↓
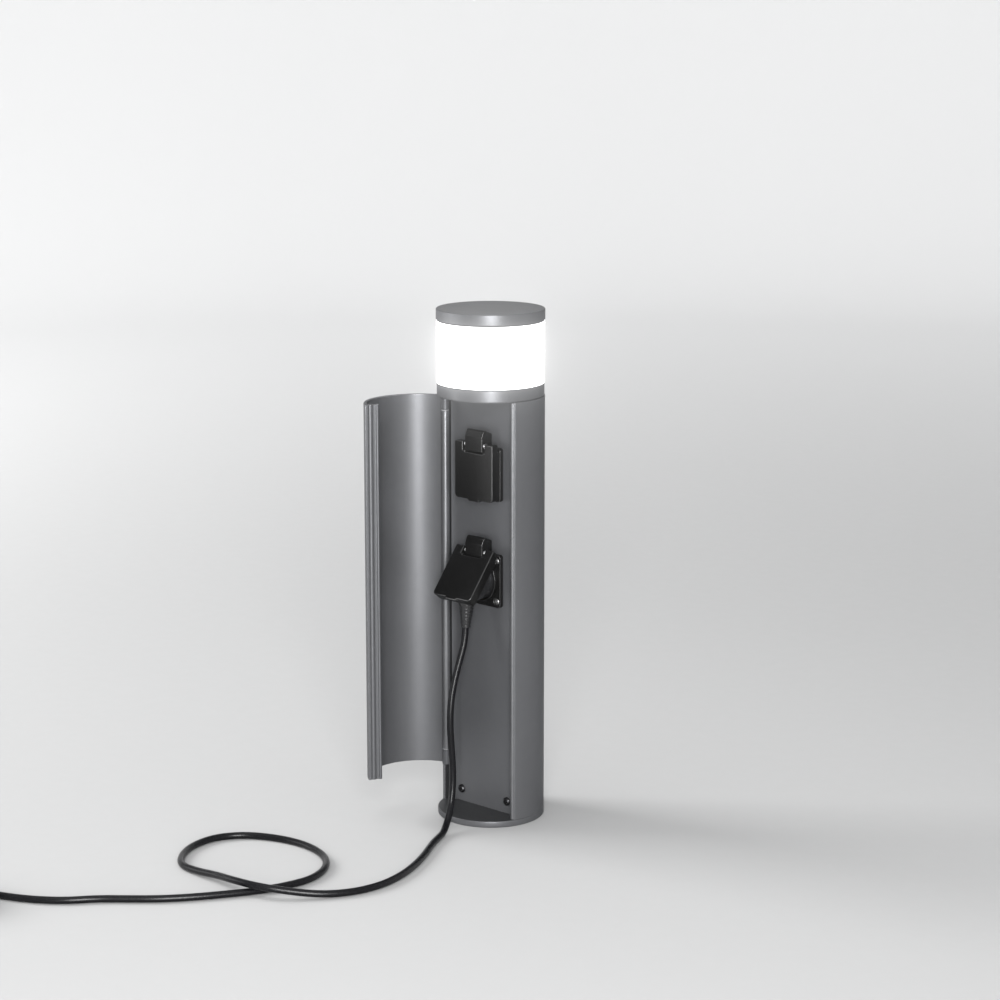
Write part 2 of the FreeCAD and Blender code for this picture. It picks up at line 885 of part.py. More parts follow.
def board_heights():
    low = shell_top + collar_floor + post_flange_height + board_lift
    return low, low + board_length


def make_led_boards():
    seat = post_width / 2
    board = block((-board_width / 2, board_width / 2), (seat, seat + board_thickness), board_heights())
    return quarter_copies(board)


def quarter_copies(shape):
    """The shape on all four sides of the post."""
    copies = []
    for turn in range(4):
        side = shape.copy()
        side.rotate(V(0, 0, 0), UP, 90 * turn)
        copies.append(side)
    return copies


def make_led_chips():
    low, high = board_heights()
    step = (high - low) / chips_per_board
    face, half = post_width / 2 + board_thickness, chip_width / 2
    chips = []
    for n in range(chips_per_board):
        middle = low + step * (n + 0.5)
        chip = block((-half, half), (face, face + chip_height), (middle - half, middle + half))
        chips += quarter_copies(chip)
    return chips


# Pieces behind the panel

def make_led_driver():
    """Sealed power supply for the lamp, on the panel's back."""
    half = driver_width / 2
    depth = (-panel_back, -panel_back + driver_depth)
    case = block((-half, half), depth, (driver_height, driver_height + driver_length))
    upright = [e for e in case.Edges if abs(e.Vertexes[0].Z - e.Vertexes[1].Z) > driver_length / 2]
    return case.makeFillet(driver_edge, [e for e in upright if e.Vertexes[0].Y > 0])


def terminal_places():
    step = terminal_width / terminal_ways
    return [-terminal_width / 2 + step * (n + 0.5) for n in range(terminal_ways)]


def make_terminal_block():
    half = terminal_width / 2
    back = -panel_back + terminal_depth
    body = block((-half, half), (-panel_back, back), (terminal_height, terminal_top))
    level = terminal_top - terminal_well_drop
    cuts = []
    for x in terminal_places():
        floor = V(x, back - terminal_well_depth, level)
        cuts.append(rod(terminal_screw_radius, floor, V(x, back + 1, level)))
    groove = terminal_groove_width / 2
    for x in terminal_places()[:-1]:
        wall = x + terminal_width / terminal_ways / 2
        depth = (back - terminal_groove_depth, back + 1)
        cuts.append(block((wall - groove, wall + groove), depth, (terminal_height - 1, terminal_top + 1)))
    return body.cut(cuts)


def make_cable_clamp():
    """Saddle that would grip the supply cable against the panel's back."""
    outer = clamp_inner_radius + clamp_wall
    low, high = clamp_height, clamp_height + clamp_length
    arch = ring(outer, clamp_inner_radius, low, high, V(0, -panel_back, 0))
    arch = arch.common(block((-outer, outer), (-panel_back, outer), (low, high)))
    reach = outer + clamp_foot_width
    feet = []
    for side in (-1, 1):
        x = sorted((side * (outer - weld), side * reach))
        feet.append(block(x, (-panel_back, -panel_back + clamp_wall), (low, high)))
    holes = [rod(clamp_screw_radius, V(x, -panel_front, z), V(x, 0, z)) for x, z in clamp_screw_places()]
    return joined([arch] + feet).cut(holes)


def make_cable_grommet():
    place = V(0, cable_hole_setback, 0)
    sleeve = disc(cable_hole_radius, grommet_lift, base_thickness, place)
    top = base_thickness + grommet_flange_height
    flange = disc(cable_hole_radius + grommet_flange_width, base_thickness, top, place)
    return joined([sleeve, flange]).cut(disc(grommet_bore_radius, 0, top, place))


def hexagon(across, low, high, place):
    """Upright hexagonal nut, measured across its flats."""
    sides = 6
    corners = [on_circle(across / math.sqrt(3), 360 / sides * n) + place for n in range(sides)]
    return prism([(p.x, p.y) for p in corners], low, high)


def make_earth_stud():
    place = V(*earth_stud_place, 0)
    first_nut_top = base_thickness + earth_nut_height
    washer_top = first_nut_top + earth_washer_height
    stud = disc(m4_radius, base_thickness, base_thickness + earth_stud_height, place)
    washer = disc(earth_washer_radius, first_nut_top, washer_top, place)
    pieces = [stud, washer]
    for low in (base_thickness, washer_top):
        pieces.append(hexagon(earth_nut_width, low, low + earth_nut_height, place))
    return joined(pieces)


def make_wires():
    """Mains wires from the terminal block to both sockets, and the lamp's two wires from the driver."""
    socket_back = -panel_front - block_back
    behind = socket_back + wire_clearance_behind
    terminal_back = -panel_back + terminal_depth
    terminal_middle = terminal_height + terminal_wire_rise
    lower, upper = socket_heights["lower"], socket_heights["upper"]
    wires = []
    for n in (-1, 0, 1):
        x = n * wire_spacing
        wires.append(wire_run([
            (x, terminal_back, terminal_middle), (x, behind, terminal_middle),
            (x, behind, lower - wire_bend), (x, socket_back, lower - wire_bend),
        ]))
        wires.append(wire_run([
            (x, socket_back, lower + wire_bend), (x, behind, lower + wire_bend),
            (x, behind, upper - wire_bend), (x, socket_back, upper - wire_bend),
        ]))
    driver_top = driver_height + driver_length
    turn_low, turn_high = shell_top - 2 * lamp_wire_turn_height, shell_top - lamp_wire_turn_height
    for side in (-1, 1):
        x = side * lamp_wire_side
        end = side * lamp_wire_end_side
        wires.append(wire_run([
            (x, lamp_wire_setback, driver_top), (x, lamp_wire_setback, turn_low),
            (end, 0, turn_high), (end, 0, shell_top + collar_floor),
        ]))
    return wires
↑
**Goal of the exercise**
Quote the listing above from its first line to the line with "# Pieces behind the panel", inclusive, and add nothing.

**Result of this exercise**
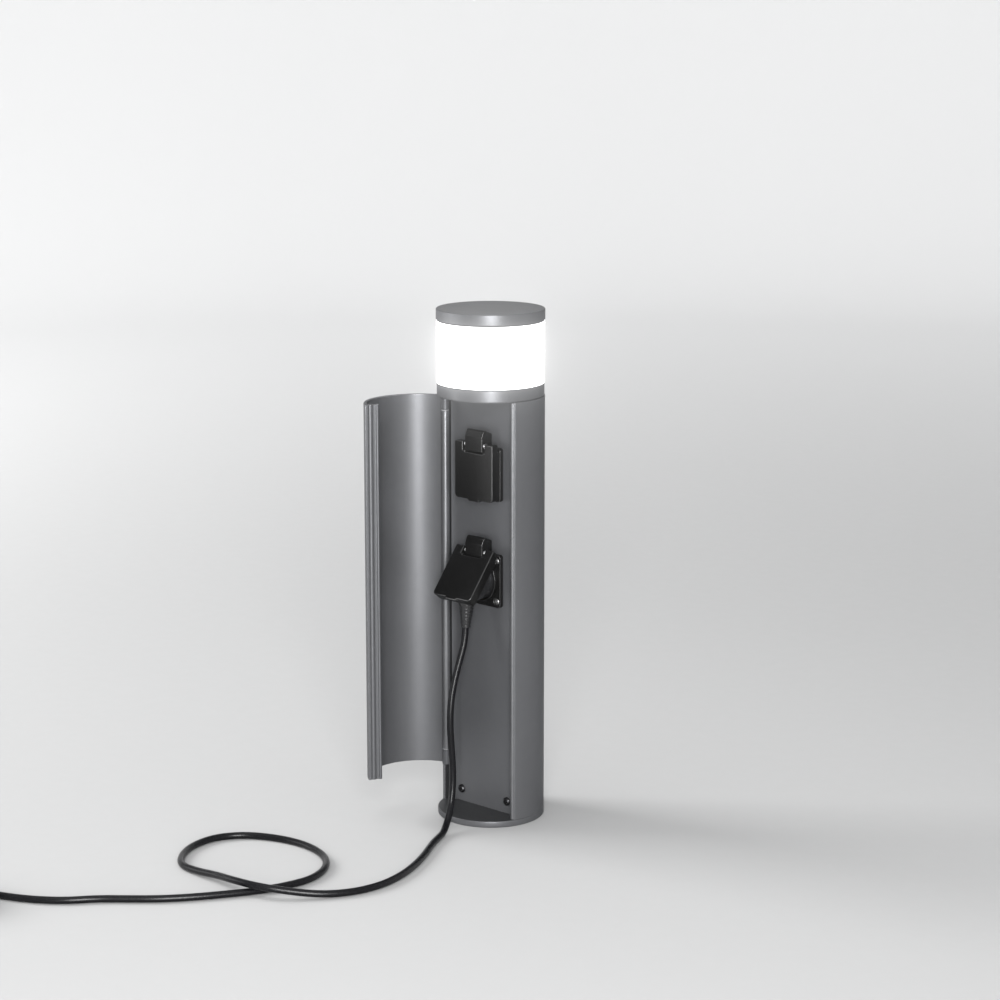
Write part 2 of the FreeCAD and Blender code for this picture. It picks up at line 885 of part.py. More parts follow.
def board_heights():
    low = shell_top + collar_floor + post_flange_height + board_lift
    return low, low + board_length


def make_led_boards():
    seat = post_width / 2
    board = block((-board_width / 2, board_width / 2), (seat, seat + board_thickness), board_heights())
    return quarter_copies(board)


def quarter_copies(shape):
    """The shape on all four sides of the post."""
    copies = []
    for turn in range(4):
        side = shape.copy()
        side.rotate(V(0, 0, 0), UP, 90 * turn)
        copies.append(side)
    return copies


def make_led_chips():
    low, high = board_heights()
    step = (high - low) / chips_per_board
    face, half = post_width / 2 + board_thickness, chip_width / 2
    chips = []
    for n in range(chips_per_board):
        middle = low + step * (n + 0.5)
        chip = block((-half, half), (face, face + chip_height), (middle - half, middle + half))
        chips += quarter_copies(chip)
    return chips


# Pieces behind the panel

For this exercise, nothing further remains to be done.